Not only is that too much caffeine, it will negate any other positive nutrition effects.

If you are worried about losing important supplements like BCAA's and creatine prior to the workout, we would suggest researching them individually and combining them into a shake or otherwise. You can find out the top ranked supplements on our Amazon page here. Both the BCAA and creatine supplements that ranked highest were also some of the cheapest per serving. It is definitely worth checking out. 

Eating During a Workout

Luckily, if your workout is like a typical box workout and less than 60 minutes long, you do not need to eat during a workout.

However, if you are going to be active for more than minutes, you should start thinking about replacing your glycogen stores with popular foods like dates which have been used by endurance athletes for years. If you don't think you can tolerate dates or are used to the gels or gummies, you can actually make your own. Here is a video on how to do it for cheap. We would personally use some higher quality ingredients, but the video does a good job of showing you how to make them. The key to eating during a workout is trial and error. Since every person will tolerate foods like dates or gel packets differently, you will want to experiment with different options that give you a quality carbohydrate source and help build back your glycogen stores. 


Post-Workout and Recovery Meals

There are two parts to this section. What you eat immediately after a workout and then what you eat 60-90 minutes after.

Let's start with the first 15-minute window. We like how Dr. Loren Cordain, founder of the Paleo Diet, explains it in his book The Paleo Diet For Athletes. He says,

"At no other time in the day is your body as receptive as it is now to macronutrient intake. Research shows that the restocking of the muscles' carbohydrate stores is two to three times as rapid immediately after exercise as it is a few hours later. In the same way, other research reveals that the repair of muscles damaged during exercise is more effective if a protein is consumed immediately after exercise. Don't delay."

We could not have said it better ourselves. You are doing yourself a great disservice if you do not have a plan for consuming quality nutrients right after working out. Because this window is so short, it is essential to have the right fuel with you at the gym. After looking for a product we thought would fit our high standards and not finding it, we came up with our own recipe which you can get for free here. We call it 5/15 Recovery because it has five basic ingredients that you take within 15 minutes. It is powder based so it can sit in your gym bag or car all day until you need it and only requires adding water to it.
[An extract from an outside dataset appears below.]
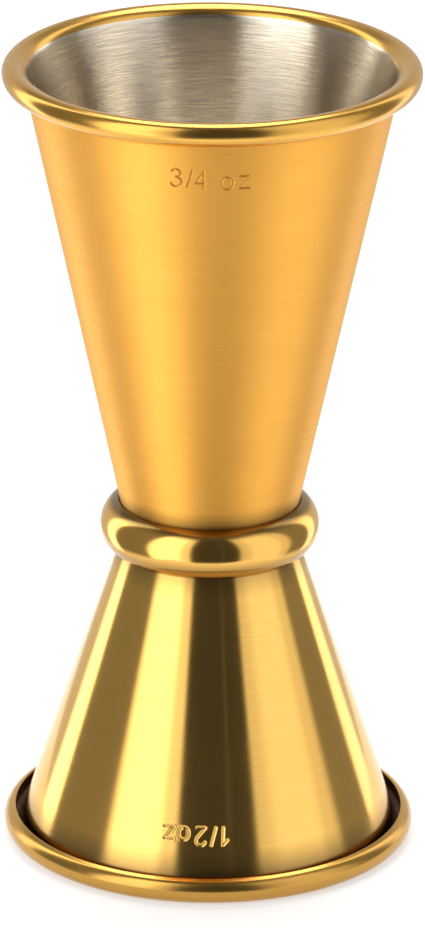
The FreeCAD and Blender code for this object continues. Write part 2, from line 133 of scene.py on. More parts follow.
def columns(centre, half_width):
    """Azimuths round a sweep, in radians: fine within half_width of the centre and coarse beyond."""
    half = [0.0]
    step = FINE_COLUMN
    while half[-1] < math.pi - COARSE_COLUMN / 2:
        if half[-1] > half_width:
            step = min(step * COLUMN_GROWTH, COARSE_COLUMN)
        half.append(half[-1] + step)
    half = np.array(half)
    # The coarse part is stretched or squeezed, so that both halves end opposite the centre.
    share = np.clip((half - half_width) / (math.pi - half_width), 0, 1)
    half *= 1 + (math.pi / half[-1] - 1) * share
    half[-1] = math.pi
    return centre + np.concatenate([-half[:0:-1], half[:-1]])


def swept_vertices(points, azimuths):
    """Vertices of a turned shape, and the number of each by point and azimuth. The axis has single ones."""
    count = len(azimuths)
    index = np.zeros((len(points), count), int)
    vertices = []
    for row, (radius, height) in enumerate(points):
        if radius < TINY:
            index[row] = len(vertices)
            vertices.append((0.0, 0.0, height))
        else:
            index[row] = len(vertices) + np.arange(count)
            vertices.extend(zip(radius * np.sin(azimuths), -radius * np.cos(azimuths), [height] * count))
    return np.array(vertices), index


def swept_faces(points, azimuths, index, closed):
    """Faces of a turned shape, row by row, and the UV coordinates of their corners."""
    path = np.vstack([points, points[:1]]) if closed else points
    lengths = np.concatenate([[0], np.cumsum(np.hypot(*np.diff(path, axis=0).T))])
    along = UV_MARGIN + (1 - 2 * UV_MARGIN) * lengths / lengths[-1]
    turns = np.append((azimuths - azimuths[0]) / (2 * math.pi), 1.0)
    around = UV_MARGIN + (1 - 2 * UV_MARGIN) * turns
    faces, uvs = [], []
    for row in range(len(along) - 1):
        after = (row + 1) % len(points)
        for column in range(len(azimuths)):
            beside = (column + 1) % len(azimuths)
            corners = [(index[row, column], around[column], along[row]),
                       (index[row, beside], around[column + 1], along[row]),
                       (index[after, beside], around[column + 1], along[row + 1]),
                       (index[after, column], around[column], along[row + 1])]
            # Beside the axis, two corners are the same vertex, and the face is a triangle.
            if corners[0][0] == corners[1][0]:
                del corners[1]
            elif corners[2][0] == corners[3][0]:
                del corners[3]
            faces.append([int(corner[0]) for corner in corners])
            uvs.extend(corner[1:] for corner in corners)
    return faces, uvs


def sweep(name, outline, azimuths, slots, painted_shade, press=None, closed=False):
    """A turned mesh object.

    The argument after slots gives how much painted shade each vertex takes. press gives the moved vertices
    and how deep in a stroke each is.
    """
    points = np.array(outline.points)
    vertices, index = swept_vertices(points, azimuths)
    faces, uvs = swept_faces(points, azimuths, index, closed)
    cut = np.zeros(len(vertices))
    if press:
        vertices, cut = press(vertices)
    shade_amount = painted_shade(np.hypot(vertices[:, 0], vertices[:, 1]), vertices[:, 2])
    row_slots = [slots.index(slot) for slot in outline.slots]
    if closed:
        row_slots.append(row_slots[-1])
    face_slots = np.repeat(row_slots, len(azimuths))

    mesh = bpy.data.meshes.new(name)
    mesh.from_pydata(vertices.tolist(), [], faces)
    layer = mesh.uv_layers.new(name="OFBake")
    layer.data.foreach_set("uv", np.array(uvs, np.float32).ravel())
    for attribute, values in (("cut", cut), ("painted_shade", shade_amount)):
        mesh.attributes.new(attribute, "FLOAT", "POINT").data.foreach_set("value", values.astype(np.float32))
    mesh.polygons.foreach_set("material_index", face_slots)
    mesh.polygons.foreach_set("use_smooth", [True] * len(faces))
    work = bmesh.new()
    work.from_mesh(mesh)
    bmesh.ops.recalc_face_normals(work, faces=work.faces)
    work.to_mesh(mesh)
    work.free()
    mesh.validate()
    piece = bpy.data.objects.new(name, mesh)
    bpy.context.scene.collection.objects.link(piece)
    return piece


# ---------------------------------------------------------------- capacity marks

# Single-stroke characters, one unit high, from the lower left corner, as the CAD model has them.
GLYPHS = {
    "1": [("line", (0, 0.72), (0.27, 1), (0.27, 0))],
    "2": [("arc", (0.31, 0.73), 0.28, -38, 160), ("line", (0.531, 0.558), (0.04, 0), (0.54, 0))],
    "3": [("arc", (0.24, 0.775), 0.225, -90, 155), ("arc", (0.24, 0.275), 0.275, -155, 90)],
    "4": [("line", (0.4, 0), (0.4, 1), (0, 0.33), (0.48, 0.33))],
    "/": [("line", (0, 0), (0.25, 1))],
    "o": [("arc", (0.3, 0.3), 0.3, 180, 360), ("arc", (0.3, 0.4), 0.3, 0, 180),
          ("line", (0, 0.3), (0, 0.4)), ("line", (0.6, 0.3), (0.6, 0.4))],
    "z": [("line", (0.02, 0.69), (0.54, 0.69), (0, 0), (0.55, 0))],
}
GLYPH_CHORDS = 24         # in each arc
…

Of course, there are other options out there for people would rather not drink something. One of our favorites is the organic baby food packets you can find at most grocery stores. Plum Organics makes several versions, but something like the Butternut Squash, Carrots, and Chick Peas would work. Just make sure to read the ingredients label carefully to make sure there are only basic ingredients inside and nothing artificial added sweeteners, or food dyes. Other popular starch choices include sweet potatoes which many athletes swear by for a quick post-workout snack that starts protein synthesis. 

Outside of the 15-minute window, you want to eat a more substantial meal no more than 60-90 minutes out from finishing your workout. We found several of our athletes had difficulty with this in the morning because they would typically finish working out and then head off to work. If they weren't prepared, hunger would set in quickly in the car and they would find themselves at Starbuck's or in a drive-through looking for a quick bite.

This is not where you want to be after just putting in the hard work at the gym.

Plan ahead of time if you won't have access to a microwave or a kitchen within that hour to 90 minutes. While meal replacement shakes are certainly an option (you can read about our version here), a more balanced whole food choice is better. The key here is to set yourself up for success for the next workout and beyond. 

Meal timing is not an exact science as some diets would have you believe. While everyone will benefit from real food and following our guidelines above, everybody is unique enough to need personalized nutrition plans.